Best use cases for monday.com
-
Operations and process management
Ideal for teams managing recurring workflows such as order processing, vendor onboarding, internal requests, approvals, and cross-functional handoffs. Automations help enforce SLAs and reduce manual coordination. -
Marketing and campaign coordination
Works well for planning campaigns, content calendars, creative production, and event timelines. Teams can see each campaign move through brainstorming, production, review, and launch stages with clear ownership. -
Sales support and post-sale handoff
Useful for managing implementation, onboarding, and enablement tasks triggered from a closed-won deal. Integrations and automations can move records from CRM to delivery workflows. -
Customer service and internal ticketing
Suitable for managing internal helpdesk queues, customer requests, and service processes where visibility into status and ownership is crucial. -
Cross-functional project tracking
Great for initiatives that span departments and require shared visibility, but don’t demand heavy, traditional project management governance. -
Teams prioritizing workflow visibility and flexibility
Best-fit for organizations that care more about seeing work move through clear stages and customizing workflows than about deep PPM, resource optimization, or highly formalized methodologies.

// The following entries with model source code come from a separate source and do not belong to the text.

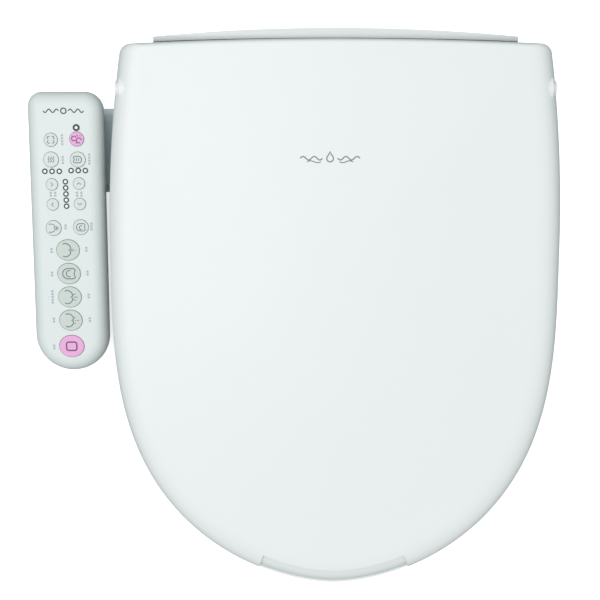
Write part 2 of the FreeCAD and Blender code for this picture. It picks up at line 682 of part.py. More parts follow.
def on_panel(shape):
    """Place a shape drawn on the panel's face: x across, y towards the rear, z out of the face."""
    shape = shape.copy()
    shape.rotate(V(0, 0, 0), V(1, 0, 0), PANEL_TILT)
    shape.translate(V(PANEL_X, PANEL_REAR, PANEL_FACE_Z))
    return shape


def panel_wire(side, rear, front, inset, z):
    """Outline of the panel drawn in by inset: rounded rear corners and a full round at the front."""
    side -= inset
    rear -= inset
    front += inset
    r_left, r_right = REAR_LEFT_R - inset, REAR_RIGHT_R - inset
    bend = 1.0 - math.sqrt(0.5)
    nose_y = front + side
    start, tip, end = V(-side, nose_y, z), V(0, front, z), V(side, nose_y, z)
    right_a, right_b = V(side, rear - r_right, z), V(side - r_right, rear, z)
    right_mid = V(side - r_right * bend, rear - r_right * bend, z)
    left_a, left_b = V(-side + r_left, rear, z), V(-side, rear - r_left, z)
    left_mid = V(-side + r_left * bend, rear - r_left * bend, z)
    edges = [Part.Arc(start, tip, end), Part.LineSegment(end, right_a),
             Part.Arc(right_a, right_mid, right_b), Part.LineSegment(right_b, left_a),
             Part.Arc(left_a, left_mid, left_b), Part.LineSegment(left_b, start)]
    return Part.Wire([edge.toShape() for edge in edges])


def cover_block(wall, low):
    """Upper half of the panel down to z = low, in its own frame; a wall gives the hollow inside it."""
    wire = panel_wire(PANEL_HALF, 0.0, -PANEL_LENGTH, wall, low)
    block = Part.Face(wire).extrude(V(0, 0, -wall - low))
    face_edges = [edge for edge in block.Edges if edge.BoundBox.ZMin > -wall - 0.01]
    return block.makeFillet(PANEL_EDGE_R - wall, face_edges)


def case_block(wall):
    """Tapering lower half of the panel, placed; a wall above zero gives the hollow inside it."""
    top = on_panel(panel_wire(PANEL_HALF, 0.0, -PANEL_LENGTH, CASE_LEDGE + wall, -PANEL_DEPTH))
    foot = panel_wire(*CASE_FOOT, wall, PANEL_FLOOR_Z + wall)
    foot.translate(V(PANEL_X, 0, 0))
    return Part.makeLoft([top, foot], True, True)


# Every button: name, place across the face, distance from the rear end, width and length.
BUTTONS = (
    ("power_saving_button", 11.2, 41.8, 12.6, 12.6),
    ("light_button", -12.0, 42.4, 11.8, 11.8),
    ("seat_heat_button", -12.4, 60.0, 13.5, 13.5),
    ("water_heat_button", 11.6, 60.0, 13.5, 13.5),
    ("pressure_up_button", -12.4, 82.2, 10.4, 10.4),
    ("nozzle_forward_button", 12.0, 81.4, 10.4, 10.4),
    ("pressure_down_button", -12.2, 100.2, 10.4, 10.4),
    ("nozzle_back_button", 12.2, 99.8, 10.4, 10.4),
    ("massage_button", -12.2, 121.6, 13.5, 13.5),
    ("move_button", 12.4, 120.8, 13.5, 13.5),
    ("front_wash_button", 0.1, 141.6, 20.8, 18.8),
    ("rear_wash_button", 0.3, 163.2, 20.8, 18.8),
    ("soft_wash_button", 0.5, 184.8, 20.8, 18.8),
    ("dry_button", 0.6, 206.4, 20.8, 18.8),
    ("stop_button", 0.7, 230.6, 22.6, 20.2),
)
LAMPS = [(11.0, 31.7)]
LAMPS += [(-18.4 + 6.5 * lamp, 70.5) for lamp in range(3)]
LAMPS += [(5.2 + 6.4 * lamp, 69.8) for lamp in range(3)]
LAMPS += [(-0.3 + 0.1 * lamp, 79.8 + 5.5 * lamp) for lamp in range(5)]
LAMP_R = 2.1


def key_shape(u, v, width, length, z0, z1):
    """Upright round or oval key, on the face at (u, v)."""
    if width == length:
        return upright(width / 2.0, u, -v, z0, z1)
    oval = Part.Ellipse(V(u, -v, z0), width / 2.0, length / 2.0).toShape()
    return Part.Face(Part.Wire(oval)).extrude(V(0, 0, z1 - z0))


def make_button(u, v, width, length):
    bottom = -PANEL_WALL - BUTTON_GAP - 1.2
    cap = key_shape(u, v, width, length, bottom, BUTTON_RISE)
    rim = [edge for edge in cap.Edges if edge.BoundBox.ZMin > BUTTON_RISE - 0.01]
    cap = cap.makeFillet(0.6, rim)
    flange = key_shape(u, v, width + 1.6, length + 1.6, bottom, bottom + 1.2)
    stem_foot = -BOARD_DEPTH + 1.6 + SWITCH_HEIGHT + BUTTON_TRAVEL + 0.1
    stem = upright(1.5, u, -v, stem_foot, bottom)
    return on_panel(union([cap, flange, stem]))


def make_panel_cover():
    cover = cover_block(0.0, -PANEL_DEPTH).cut(cover_block(PANEL_WALL, -PANEL_DEPTH - 5.0))
    for name, u, v, width, length in BUTTONS:
        gap = 2.0 * BUTTON_GAP
        cover = cover.cut(key_shape(u, v, width + gap, length + gap, -8.0, 3.0))
    for u, v in LAMPS:
        cover = cover.cut(upright(LAMP_R + 0.1, u, -v, -8.0, 3.0))
    return on_panel(cover)


def make_panel_case():
    outer = case_block(0.0)
    case = outer.cut(case_block(PANEL_WALL))
    for v in (25.0, 128.0, 222.0):
        column = on_panel(upright(3.0, 0.0, -v, -98.0, -BOARD_DEPTH))
        case = case.fuse(column.common(box(-400.0, 0.0, -400.0, 100.0, PANEL_FLOOR_Z, 200.0)))
    side = PANEL_X + PANEL_HALF
    return case.cut(box(side - 16.0, side, -66.0, -16.0, 28.0, 48.0))


def make_panel_board():
    board = box(-26.0, 26.0, -243.0, -14.0, -BOARD_DEPTH, -BOARD_DEPTH + 1.6)
    corners = [edge for edge in board.Edges if edge.BoundBox.ZLength > 1.0 and edge.BoundBox.YMax < -100.0]
    return on_panel(board.makeFillet(22.0, corners))


def make_panel_switches():
    low = -BOARD_DEPTH + 1.6
    switches = []
    for name, u, v, width, length in BUTTONS:
        base = box(u - 3.0, u + 3.0, -v - 3.0, -v + 3.0, low, low + SWITCH_HEIGHT - 1.2)
        switches.append(base.fuse(upright(1.6, u, -v, low, low + SWITCH_HEIGHT)))
    return on_panel(Part.makeCompound(switches))


def make_panel_lamps():
    lamps = [upright(LAMP_R, u, -v, -6.0, 0.25) for u, v in LAMPS]
    return on_panel(Part.makeCompound(lamps))


# ---- write every piece ----------------------------------------------------------------------
save("lid", make_lid())
save("lid_bumpers", make_lid_bumpers())
save("seat_top", make_seat_top())
save("seat_base", make_seat_base())
save("seat_heater", make_seat_heater())
save("seat_bumpers", make_seat_bumpers())
save("seat_sensor", make_seat_sensor())
save("seat_damper", make_damper())
save("lid_damper", mirrored(make_damper()))
save("seat_damper_shaft", make_damper_shaft())
save("lid_damper_shaft", mirrored(make_damper_shaft()))
save("upper_cover", make_upper_cover())
save("lower_case", make_lower_case())
save("panel_arm", make_panel_arm())
save("mounting_plate", make_mounting_plate())
save("release_button", make_release_button())
save("base_pads", make_base_pads())
save("case_screws", make_case_screws())
save("nozzle_housing", make_nozzle_housing())
save("wash_nozzle", make_nozzle(-NOZZLE_X, 3))
save("bidet_nozzle", make_nozzle(NOZZLE_X, 5))
save("wash_pinion", make_pinion(-1))
save("bidet_pinion", make_pinion(1))
save("wash_nozzle_motor", make_motor(-1))
save("bidet_nozzle_motor", make_motor(1))
save("heater_tank", make_heater_tank())
save("inlet_fitting", make_inlet_fitting())
save("inlet_valve", make_inlet_valve())
save("flow_valve", make_flow_valve())
save("water_tubes", make_water_tubes())
save("fan_housing", make_fan_housing())
save("fan_impeller", make_fan_impeller())
save("fan_motor", make_fan_motor())
save("dryer_duct", make_dryer_duct())
save("dryer_heater", make_dryer_heater())
save("dryer_flap", make_dryer_flap())
save("filter_cartridge", make_filter_cartridge())
save("main_board", make_main_board())
save("cord_gland", make_cord_gland())
save("panel_cover", make_panel_cover())
save("panel_case", make_panel_case())
save("panel_board", make_panel_board())
save("panel_switches", make_panel_switches())
save("panel_lamps", make_panel_lamps())
for name, u, v, width, length in BUTTONS:
    save(name, make_button(u, v, width, length))
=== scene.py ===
"""Looks of the electric bidet seat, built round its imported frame.

The lid, and the seat ring with its hinge arms, are remade as smooth mouldings in the room that
their CAD nodes fill. Every other CAD node keeps its shape and gets a material. The prints on the
lid, panel and keys are thin raised marks. Everything is in metres, in the CAD frame, except where
a comment says millimetres.
"""
import json
import math

import bmesh
import bpy
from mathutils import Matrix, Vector
from mathutils.bvhtree import BVHTree


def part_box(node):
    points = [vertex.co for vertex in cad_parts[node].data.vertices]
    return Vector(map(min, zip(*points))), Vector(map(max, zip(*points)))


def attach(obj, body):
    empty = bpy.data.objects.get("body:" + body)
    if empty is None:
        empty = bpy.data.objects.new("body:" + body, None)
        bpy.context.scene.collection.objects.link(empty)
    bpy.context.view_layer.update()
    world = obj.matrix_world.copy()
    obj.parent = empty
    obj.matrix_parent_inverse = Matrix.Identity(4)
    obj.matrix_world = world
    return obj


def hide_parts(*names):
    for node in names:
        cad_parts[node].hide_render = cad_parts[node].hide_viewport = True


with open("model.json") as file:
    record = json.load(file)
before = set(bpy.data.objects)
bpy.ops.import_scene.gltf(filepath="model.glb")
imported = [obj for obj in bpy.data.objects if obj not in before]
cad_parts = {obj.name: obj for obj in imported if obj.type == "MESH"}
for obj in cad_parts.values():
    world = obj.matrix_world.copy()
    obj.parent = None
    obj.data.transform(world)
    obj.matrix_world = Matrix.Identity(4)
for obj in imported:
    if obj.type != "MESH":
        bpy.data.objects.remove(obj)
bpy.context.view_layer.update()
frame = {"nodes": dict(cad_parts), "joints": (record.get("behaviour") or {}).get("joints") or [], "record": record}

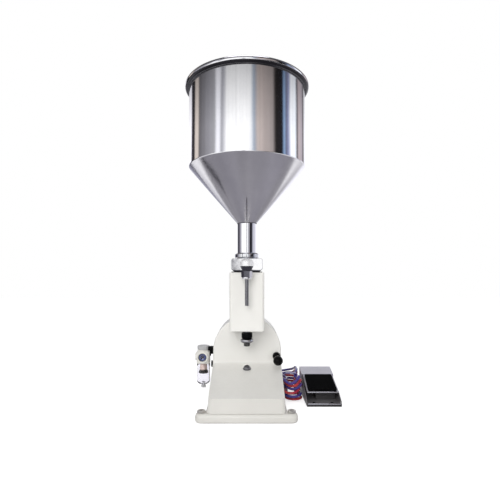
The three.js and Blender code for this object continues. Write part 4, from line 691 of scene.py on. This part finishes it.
print("body")
cove = dict(box=((-78.4, 19.6, 79.9), (78.4, 24.3, 85.2)), round=[[4.4, -90], [4.4, 90]], roundAt=(0, 19.5, 85.3))
base = dict(
    bar=((-100, -138, 0), (100, -108, 18)), height=18, corner=13.5, top=7.5, under=5,
    slabs=(((-80.5, -120, 0), (80.5, 118, 18)), ((-75, 90, 0), (75, 140, 18))), slabCorner=9, slabEdge=2.2,
    hole=[[5.25, -1], [5.25, 17.6], [8.5, 17.6], [8.5, 19]], holeX=88, holeY=-123)
panel = dict(y=118.35, pairs=((66, 32), (66, 70), (62, 120)), topZ=174, headY=64.85, headX=31, headZ=(200, 284))
screwSizes = dict(panel=(6, 2.4, 2.6), regulator=(3.6, 1.4, 1.7), ear=(16, 4, 8))  # head, height, socket
apron = dict(nearY=-132, lowZ=46.6, highZ=81, run=156, boltY=-6, seat=0.3,
             bolt=[[9, 0], [9.2, 0.4], [9.2, 1.4], [8.8, 1.8], [7.7, 1.9], [7.7, 4.2], [7, 5.8], [5.6, 7], [4.4, 7.4],
                   [4.2, 7.2], [4, 5.2]])


def capScrew(name, kind, at, turn=up, sides=32):
    # A socket-head screw, its seat at z = 0 before it is placed
    head, height, socket = screwSizes[kind]
    r = head / 2
    screw = turned(
        name, [[r - 0.3, 0], [r, 0.3], [r, height - 0.7], [r - 0.2, height - 0.25], [r - 0.7, height]], sides)
    carved(screw, turned("socket", [[socket / 2, height * 0.42], [socket / 2, height + 1]], 6))
    return place(screw, at, turn)


def basePlate():
    bar = boxed("basePlate", *base["bar"])
    edit(bar)
    bevelEdges(bar, upright, base["corner"], 12)
    bevelEdges(bar, lambda a, b: min(a.z, b.z) > base["height"] - 0.1, base["top"], 7)
    bevelEdges(bar, lambda a, b: max(a.z, b.z) < 0.1, base["under"], 5)
    done()
    for box in base["slabs"]:
        slab = boxed("slab", *box)
        edit(slab)
        bevelEdges(slab, upright, base["slabCorner"], 8)
        done()
        carved(bar, softened(slab, base["slabEdge"], 3, 50), how="UNION")
    for side in (-1, 1):
        carved(bar, turned("hole", base["hole"], 40, at=(side * base["holeX"], base["holeY"], 0)))
    return bar


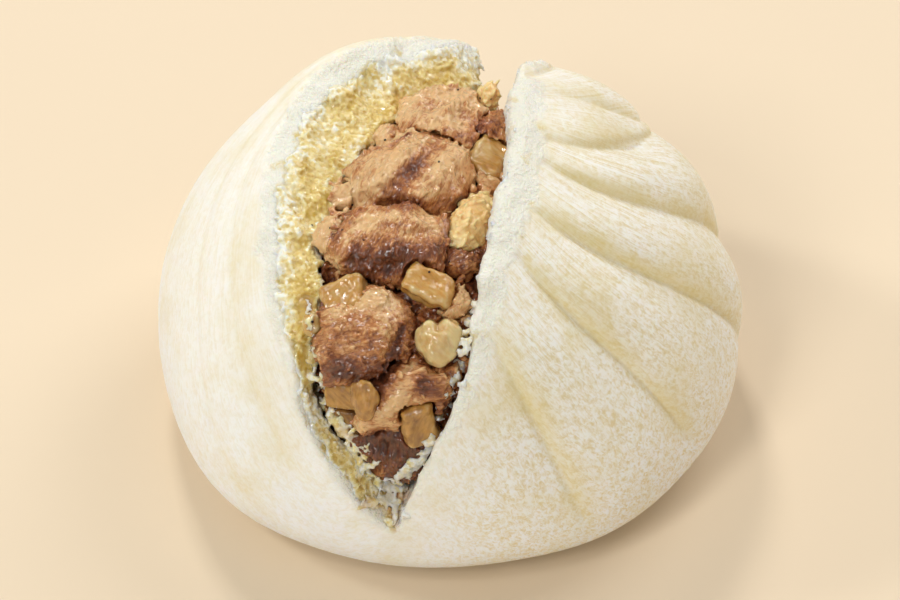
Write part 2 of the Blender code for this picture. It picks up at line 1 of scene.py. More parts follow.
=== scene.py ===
"""Steamed pork bun of white wheat dough, pleated by hand, torn open over its crown.

The dough is made fresh from the same values as the solid, with a fine pleated skin and an
open crumb where it is torn. The filling's pieces start from the solids and get their fibres,
crags and wet surface here.
"""
import math

import bmesh
import bpy
import numpy as np
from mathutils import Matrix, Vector, bvhtree, noise


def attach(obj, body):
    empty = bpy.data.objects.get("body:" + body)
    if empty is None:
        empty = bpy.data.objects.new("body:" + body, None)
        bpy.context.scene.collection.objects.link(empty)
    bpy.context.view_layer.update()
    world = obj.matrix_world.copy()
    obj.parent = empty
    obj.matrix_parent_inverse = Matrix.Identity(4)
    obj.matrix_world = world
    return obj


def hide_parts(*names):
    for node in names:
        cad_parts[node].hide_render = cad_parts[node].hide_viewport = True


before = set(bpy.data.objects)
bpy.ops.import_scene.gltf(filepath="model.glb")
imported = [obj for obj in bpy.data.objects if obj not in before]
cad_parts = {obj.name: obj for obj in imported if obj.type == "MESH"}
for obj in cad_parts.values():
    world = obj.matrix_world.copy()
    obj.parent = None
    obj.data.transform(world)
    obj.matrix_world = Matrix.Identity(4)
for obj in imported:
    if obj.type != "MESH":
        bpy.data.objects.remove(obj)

bl_info = {
    "name": "Torn pork bun",
    "version": (1, 0, 0),
    "blender": (4, 5, 0),
    "location": "View3D > Sidebar > Pork bun",
    "description": "Models a pleated steamed bun, torn open over its pork and onion filling",
    "category": "Add Mesh",
}

# A millimetre in metres, and the scale of a pattern that repeats once to the millimetre
MM = 0.001
PER_MM = 1 / MM

# Bun's skin, in millimetres and degrees
BUN_RADIUS = 47.5
BELLY_HEIGHT = 17.0
CROWN_RISE = 47.0
CROWN_POWER = 1.8
BELLY_DROP = 19.0
BELLY_POWER = 3.4
SKIN_UNEVENNESS = 0.5
SKIN_UNEVENNESS_SIZE = 22.0
# lumps of the dough: middle, rise and spread
DOUGH_LUMPS = (
    ((-17.0, 20.0, 56.0), 2.6, 13.0),
    ((-33.0, -34.0, 13.0), 1.4, 14.0),
    ((-46.0, -12.0, 24.0), -0.9, 12.0),
    ((30.0, 6.0, 50.0), -1.3, 6.0),
)
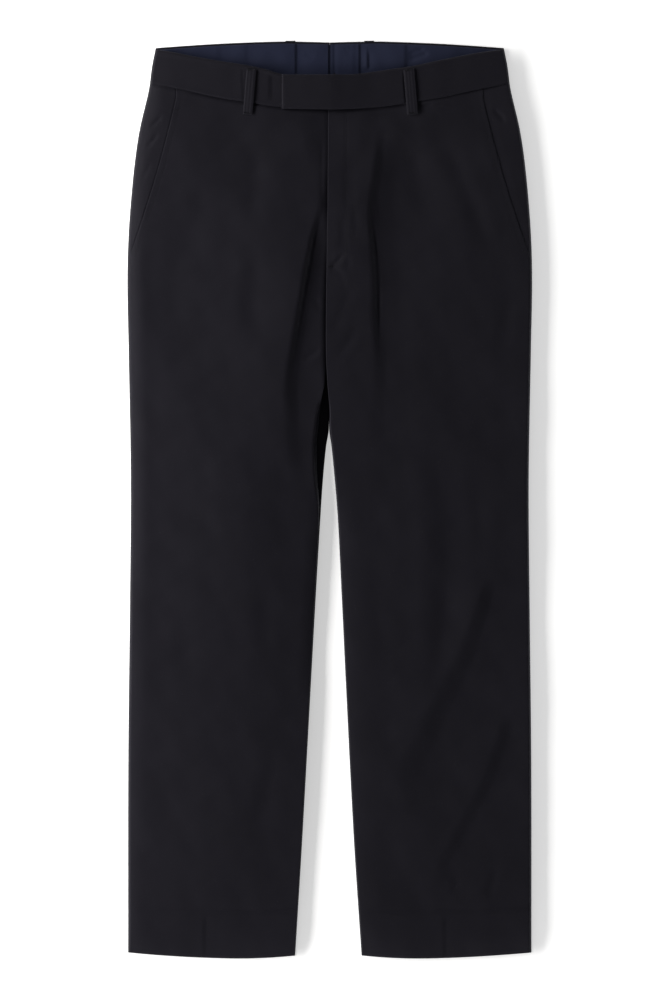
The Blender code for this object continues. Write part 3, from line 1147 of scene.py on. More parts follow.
def nap_group() -> bpy.types.NodeTree:
    """The loose fibres, slubs and slow change of tone of woven cloth.

    Returns:
        The group. Height is the relief of the fibres, Tone the slow change, Lint the specks.
    """
    graph = group_tree(
        "cloth nap",
        "ShaderNodeTree",
        {
            "Place": ("NodeSocketVector", None),
            "Fibre": ("NodeSocketFloat", 2600.0),
            "Slub": ("NodeSocketFloat", 420.0),
            "Patch": ("NodeSocketFloat", 11.0),
        },
        {"Height": "NodeSocketFloat", "Tone": "NodeSocketFloat", "Lint": "NodeSocketFloat"},
    )
    into = graph.tree.nodes["In"].outputs
    noises = {}
    for label, detail in NAP_DETAIL.items():
        noise = graph.add("ShaderNodeTexNoise", label)
        noise.inputs["Detail"].default_value = detail
        graph.join(into["Place"], noise.inputs["Vector"])
        graph.join(into[label], noise.inputs["Scale"])
        noises[label] = noise.outputs["Fac"]
    out = graph.tree.nodes["Out"].inputs
    for label, share, result in (("Fibre", FIBRE_SHARE, "Height"), ("Patch", PATCH_SHARE, "Tone")):
        main_part = graph.math("MULTIPLY", noises[label], share)
        slubs = graph.math("MULTIPLY", noises["Slub"], 1.0 - share)
        graph.join(graph.math("ADD", main_part, slubs), out[result])
    specks = graph.add("ShaderNodeTexVoronoi", "Specks")
    specks.inputs["Scale"].default_value = SPECKS
    graph.join(into["Place"], specks.inputs["Vector"])
    near = graph.math("LESS_THAN", specks.outputs["Distance"], SPECK_SIZE)
    graph.join(near, out["Lint"])
    return graph.tree


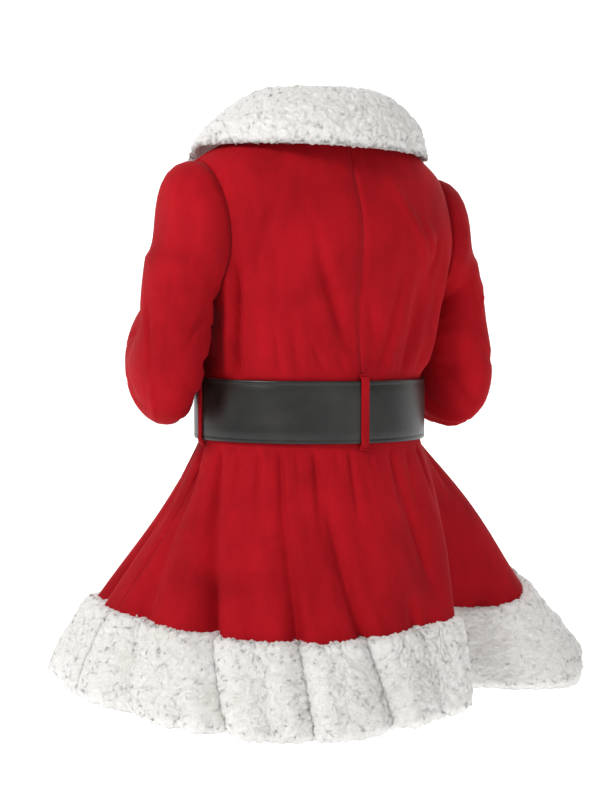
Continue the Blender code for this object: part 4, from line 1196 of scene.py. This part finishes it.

In summary, monday.com is a strong option for teams that need adaptable, visually driven workflow management across multiple departments. Its combination of flexible boards, practical AI, and powerful automations makes it particularly effective for process-driven, cross-functional work, while organizations with complex portfolio governance needs may prefer pairing it with or choosing a more specialized PPM solution.
**Notion: Connected Workspace for Tasks, Docs, Wikis, and Project Knowledge
Notion is a flexible all‑in‑one workspace that combines task management, documentation, wikis, and project context in a single, connected system. Instead of scattering action items in one app and decisions or documentation in another, Notion lets teams keep everything linked together, so work moves more smoothly from idea to execution.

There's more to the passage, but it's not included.